Where Nobuo’s work is concerned, the dialectic of inside and outside presents a comforting opportunity to notice the ways in which the divide between the two is less prominent than we might expect. What gives the work an edge is that we never know precisely what is outside, and what is inside. More importantly, whatever might exist “inside” is no greater or lesser than what’s “outside”; vast, twinkling skies bleed into vast, twinkling bodies, bodies of sky and skin literally blown out of proportion and rendered bulbous, swollen, elongated, pregnant, melding into what’s both within and beyond in fantastic, spurting arrays.

 

Ishii Nobuo.  Untitled,  2018.

Ishii Nobuo. Untitled, 2018.

This purposeful muddling of the divide between inside and outside was especially refreshing to me as I sat on a plane heading westward across the Atlantic, heading home; a trip that literally transversed the line between two continents, and also two fundamental moments in my life. But I had been doing it all wrong for three years, I realized, thinking in terms of lines and divisions and such. Why had I gotten so fixed on the idea that being a part of the “inside” was so much better than existing outside of it? And what made me think that I had even been on the “outside” at all? Did the community beyond my rattling apartment’s walls ever hold the promise of greater satisfaction than the world I created within them?
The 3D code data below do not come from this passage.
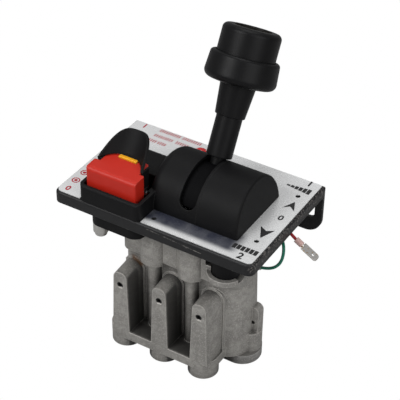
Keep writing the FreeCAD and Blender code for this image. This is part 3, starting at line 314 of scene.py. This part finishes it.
def paint_finish():
    """Black paint on sheet steel: streaks and chips show metal, and the right edge is dusty."""
    f = Finish("black_paint_worn")
    x, _, z = f.axes()
    base = f.mix(f.noise(160, 3.0), colour(0.007, 0.007, 0.008), colour(0.014, 0.014, 0.015))
    right_edge = f.step(x, 69.0 * MM, 72.2 * MM) * f.step(z, 111.0 * MM, 115.0 * MM)
    dust = f.step(f.noise(900, 4.0), 0.50, 0.68) * right_edge * 0.80
    base = f.mix(dust, base, colour(0.20, 0.185, 0.175))
    metal = f.edges(0.0010) * f.step(f.noise(620, 3.0), 0.56, 0.64)
    metal = metal * (0.35 + 0.65 * f.step(x, 66.0 * MM, 71.0 * MM))
    for start, end in lip_streaks:
        gap = f.distance_to_line(start, end) + f.noise(420, 4.0, 0.7) * 0.0022
        streak = f.step(gap, 0.0014, 0.0008)
        metal = f.node("ShaderNodeMath", {"operation": "MAXIMUM"}, {0: metal, 1: streak})
    base = f.mix(metal * (0.35 + 0.65 * f.noise(500, 2.0)), base, colour(0.46, 0.44, 0.41))
    normal = f.bump(f.noise(900, 2.0), 0.00006, f.rounded(0.0009))
    rough = 0.40 + 0.12 * f.noise(300)
    return f.finish(
        base_color=base, roughness=rough, metallic=metal * 0.8, normal=normal, specular_ior_level=0.30
    )


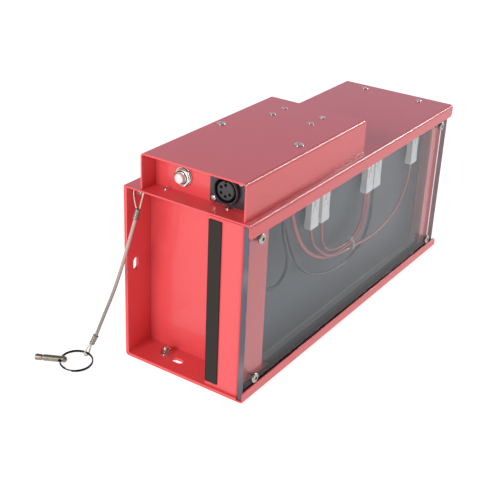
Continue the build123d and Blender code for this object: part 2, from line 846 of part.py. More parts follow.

Gaston Bachelard once posed the question, “Where should one live?” with regard to this so-called drama of intimate geometry. If we are inside, we want out; if we are outside, we want in. Humans are a fickle species, so it seems. And though inconclusive in both Nobuo’s work and my own experience in Iceland, perhaps it is only once we equate inside with outside that we might clearly understand how their division blinds us to the inner wonders we needn’t cross any line to see.

Foucault, M (1967) “Of Other Spaces”. In: Mirzoeff, N (Ed.) The Visual Culture Reader. New York: Routledge, pp. 229-36.

Bachelard, G (1958) The Poetics of Space. Boston: Beacon Press, p. 218.